What the task requires
Extract exactly the run of lines starting at the line that holds "row = slab(outer_reach, SEAM_ROOF, THICKNESS)" and ending at the line that holds "before = set(bpy.data.objects)", both included.

Provided material
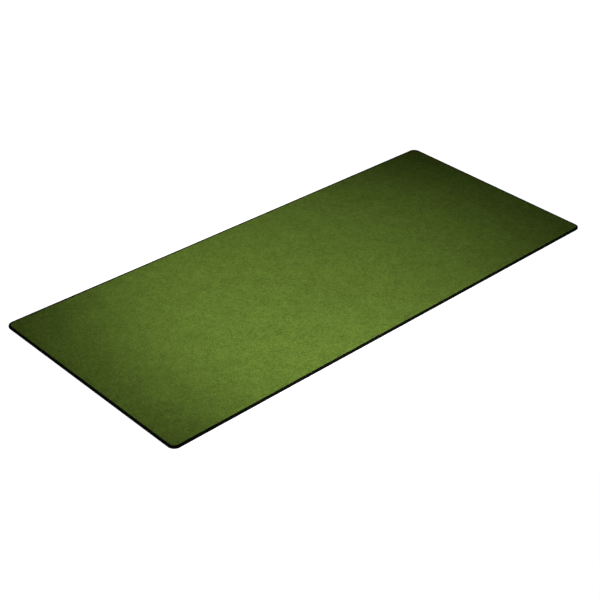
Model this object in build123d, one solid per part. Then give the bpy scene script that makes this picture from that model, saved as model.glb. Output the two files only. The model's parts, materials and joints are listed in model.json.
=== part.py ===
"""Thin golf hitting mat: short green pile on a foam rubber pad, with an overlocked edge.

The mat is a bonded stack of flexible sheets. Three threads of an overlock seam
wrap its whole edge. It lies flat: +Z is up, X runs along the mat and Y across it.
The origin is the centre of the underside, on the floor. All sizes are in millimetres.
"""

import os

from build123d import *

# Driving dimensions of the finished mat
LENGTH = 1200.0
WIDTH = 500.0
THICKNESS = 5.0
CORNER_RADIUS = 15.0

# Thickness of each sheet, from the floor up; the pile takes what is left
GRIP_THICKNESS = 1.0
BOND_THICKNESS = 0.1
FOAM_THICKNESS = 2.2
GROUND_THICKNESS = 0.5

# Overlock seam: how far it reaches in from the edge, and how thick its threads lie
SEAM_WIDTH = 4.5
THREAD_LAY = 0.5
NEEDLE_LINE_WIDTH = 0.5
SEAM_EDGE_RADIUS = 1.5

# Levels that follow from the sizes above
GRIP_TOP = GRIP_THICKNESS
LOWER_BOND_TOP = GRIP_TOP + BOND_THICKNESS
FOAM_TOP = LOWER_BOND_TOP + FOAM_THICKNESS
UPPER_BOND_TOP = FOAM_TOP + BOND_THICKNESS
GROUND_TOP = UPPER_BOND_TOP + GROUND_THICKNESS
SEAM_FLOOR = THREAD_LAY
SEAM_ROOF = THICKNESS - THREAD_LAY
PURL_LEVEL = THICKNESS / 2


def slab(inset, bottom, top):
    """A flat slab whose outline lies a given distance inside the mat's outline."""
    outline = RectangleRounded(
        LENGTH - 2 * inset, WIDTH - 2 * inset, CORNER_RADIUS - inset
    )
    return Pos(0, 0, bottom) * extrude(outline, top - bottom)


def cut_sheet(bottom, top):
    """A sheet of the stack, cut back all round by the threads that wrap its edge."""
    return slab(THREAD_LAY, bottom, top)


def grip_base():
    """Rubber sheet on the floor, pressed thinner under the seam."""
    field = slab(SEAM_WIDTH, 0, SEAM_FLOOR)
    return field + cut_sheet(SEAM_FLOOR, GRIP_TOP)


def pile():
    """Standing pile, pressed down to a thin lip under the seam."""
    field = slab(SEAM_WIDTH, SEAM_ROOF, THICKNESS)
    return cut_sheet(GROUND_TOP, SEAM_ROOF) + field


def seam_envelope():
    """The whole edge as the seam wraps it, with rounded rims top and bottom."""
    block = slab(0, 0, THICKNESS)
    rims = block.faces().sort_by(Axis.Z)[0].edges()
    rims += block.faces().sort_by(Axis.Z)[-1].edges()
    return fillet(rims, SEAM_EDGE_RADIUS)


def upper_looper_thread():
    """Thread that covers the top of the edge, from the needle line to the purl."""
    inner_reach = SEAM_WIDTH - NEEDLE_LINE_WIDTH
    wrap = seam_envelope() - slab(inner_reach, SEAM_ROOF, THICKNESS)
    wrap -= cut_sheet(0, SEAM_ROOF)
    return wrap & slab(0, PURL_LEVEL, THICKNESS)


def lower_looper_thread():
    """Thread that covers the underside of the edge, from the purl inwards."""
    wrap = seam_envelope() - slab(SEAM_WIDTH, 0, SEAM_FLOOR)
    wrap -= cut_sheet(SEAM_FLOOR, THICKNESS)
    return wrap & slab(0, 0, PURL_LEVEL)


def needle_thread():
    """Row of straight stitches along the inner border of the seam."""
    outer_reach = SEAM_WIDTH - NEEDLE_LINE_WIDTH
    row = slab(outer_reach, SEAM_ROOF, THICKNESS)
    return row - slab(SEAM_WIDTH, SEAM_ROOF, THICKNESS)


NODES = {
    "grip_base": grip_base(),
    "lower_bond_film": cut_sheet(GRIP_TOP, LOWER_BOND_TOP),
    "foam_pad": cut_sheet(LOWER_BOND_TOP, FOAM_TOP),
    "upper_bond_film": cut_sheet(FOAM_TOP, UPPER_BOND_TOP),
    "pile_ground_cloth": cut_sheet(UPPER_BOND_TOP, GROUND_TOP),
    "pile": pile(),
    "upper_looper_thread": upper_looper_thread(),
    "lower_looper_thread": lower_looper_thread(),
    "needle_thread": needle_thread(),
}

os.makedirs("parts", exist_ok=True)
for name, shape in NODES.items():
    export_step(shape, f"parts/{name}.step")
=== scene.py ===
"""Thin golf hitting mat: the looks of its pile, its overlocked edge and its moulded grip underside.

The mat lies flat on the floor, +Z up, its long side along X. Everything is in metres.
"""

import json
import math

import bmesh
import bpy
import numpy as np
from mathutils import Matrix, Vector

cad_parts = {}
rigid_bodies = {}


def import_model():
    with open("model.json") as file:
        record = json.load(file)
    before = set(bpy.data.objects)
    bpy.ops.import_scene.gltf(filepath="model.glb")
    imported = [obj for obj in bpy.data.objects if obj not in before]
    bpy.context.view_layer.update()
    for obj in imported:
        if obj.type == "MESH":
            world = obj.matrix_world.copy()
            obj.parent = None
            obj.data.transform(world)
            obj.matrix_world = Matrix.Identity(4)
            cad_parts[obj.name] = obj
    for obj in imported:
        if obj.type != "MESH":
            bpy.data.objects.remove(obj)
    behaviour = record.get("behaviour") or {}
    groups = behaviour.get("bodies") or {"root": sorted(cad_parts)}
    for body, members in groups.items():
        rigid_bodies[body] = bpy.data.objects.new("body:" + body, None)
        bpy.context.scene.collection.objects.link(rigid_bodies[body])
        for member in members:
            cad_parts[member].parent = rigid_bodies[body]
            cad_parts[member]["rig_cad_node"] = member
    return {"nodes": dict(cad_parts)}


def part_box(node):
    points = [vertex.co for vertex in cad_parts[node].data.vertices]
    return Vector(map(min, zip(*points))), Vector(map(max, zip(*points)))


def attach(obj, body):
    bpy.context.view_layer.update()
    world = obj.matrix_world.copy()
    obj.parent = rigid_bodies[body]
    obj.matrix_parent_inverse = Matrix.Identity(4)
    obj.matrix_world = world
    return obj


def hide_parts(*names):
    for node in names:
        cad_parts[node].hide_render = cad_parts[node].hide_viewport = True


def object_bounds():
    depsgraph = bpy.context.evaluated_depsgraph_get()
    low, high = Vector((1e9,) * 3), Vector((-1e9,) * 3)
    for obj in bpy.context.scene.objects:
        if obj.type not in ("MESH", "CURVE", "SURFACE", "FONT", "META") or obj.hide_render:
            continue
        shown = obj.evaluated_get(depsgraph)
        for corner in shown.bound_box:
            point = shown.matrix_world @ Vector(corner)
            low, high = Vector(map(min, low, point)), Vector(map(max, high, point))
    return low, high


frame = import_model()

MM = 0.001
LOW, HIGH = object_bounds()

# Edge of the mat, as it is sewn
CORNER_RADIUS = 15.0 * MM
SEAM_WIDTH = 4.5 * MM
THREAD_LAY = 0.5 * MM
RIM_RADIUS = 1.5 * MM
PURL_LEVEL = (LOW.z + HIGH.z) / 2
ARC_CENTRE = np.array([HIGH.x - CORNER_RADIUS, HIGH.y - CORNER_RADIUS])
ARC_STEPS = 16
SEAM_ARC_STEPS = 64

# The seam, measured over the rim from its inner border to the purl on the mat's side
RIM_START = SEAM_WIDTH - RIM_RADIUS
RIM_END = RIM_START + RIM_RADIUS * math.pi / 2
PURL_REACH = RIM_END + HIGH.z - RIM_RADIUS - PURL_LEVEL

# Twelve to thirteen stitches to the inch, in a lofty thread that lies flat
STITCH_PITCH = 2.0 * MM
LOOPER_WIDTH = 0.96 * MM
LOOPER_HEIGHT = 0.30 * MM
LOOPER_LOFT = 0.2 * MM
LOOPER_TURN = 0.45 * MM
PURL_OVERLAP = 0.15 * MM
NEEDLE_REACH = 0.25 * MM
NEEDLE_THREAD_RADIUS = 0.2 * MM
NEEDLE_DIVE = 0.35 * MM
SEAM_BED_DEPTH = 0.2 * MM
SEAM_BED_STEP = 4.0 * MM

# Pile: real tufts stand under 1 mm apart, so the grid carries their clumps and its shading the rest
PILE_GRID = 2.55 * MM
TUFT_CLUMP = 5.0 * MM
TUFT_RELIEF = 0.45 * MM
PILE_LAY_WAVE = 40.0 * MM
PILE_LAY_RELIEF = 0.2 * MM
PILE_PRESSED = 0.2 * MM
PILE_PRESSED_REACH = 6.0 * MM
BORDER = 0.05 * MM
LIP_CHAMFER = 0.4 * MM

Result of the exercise
    row = slab(outer_reach, SEAM_ROOF, THICKNESS)
    return row - slab(SEAM_WIDTH, SEAM_ROOF, THICKNESS)


NODES = {
    "grip_base": grip_base(),
    "lower_bond_film": cut_sheet(GRIP_TOP, LOWER_BOND_TOP),
    "foam_pad": cut_sheet(LOWER_BOND_TOP, FOAM_TOP),
    "upper_bond_film": cut_sheet(FOAM_TOP, UPPER_BOND_TOP),
    "pile_ground_cloth": cut_sheet(UPPER_BOND_TOP, GROUND_TOP),
    "pile": pile(),
    "upper_looper_thread": upper_looper_thread(),
    "lower_looper_thread": lower_looper_thread(),
    "needle_thread": needle_thread(),
}

os.makedirs("parts", exist_ok=True)
for name, shape in NODES.items():
    export_step(shape, f"parts/{name}.step")
=== scene.py ===
"""Thin golf hitting mat: the looks of its pile, its overlocked edge and its moulded grip underside.

The mat lies flat on the floor, +Z up, its long side along X. Everything is in metres.
"""

import json
import math

import bmesh
import bpy
import numpy as np
from mathutils import Matrix, Vector

cad_parts = {}
rigid_bodies = {}


def import_model():
    with open("model.json") as file:
        record = json.load(file)
    before = set(bpy.data.objects)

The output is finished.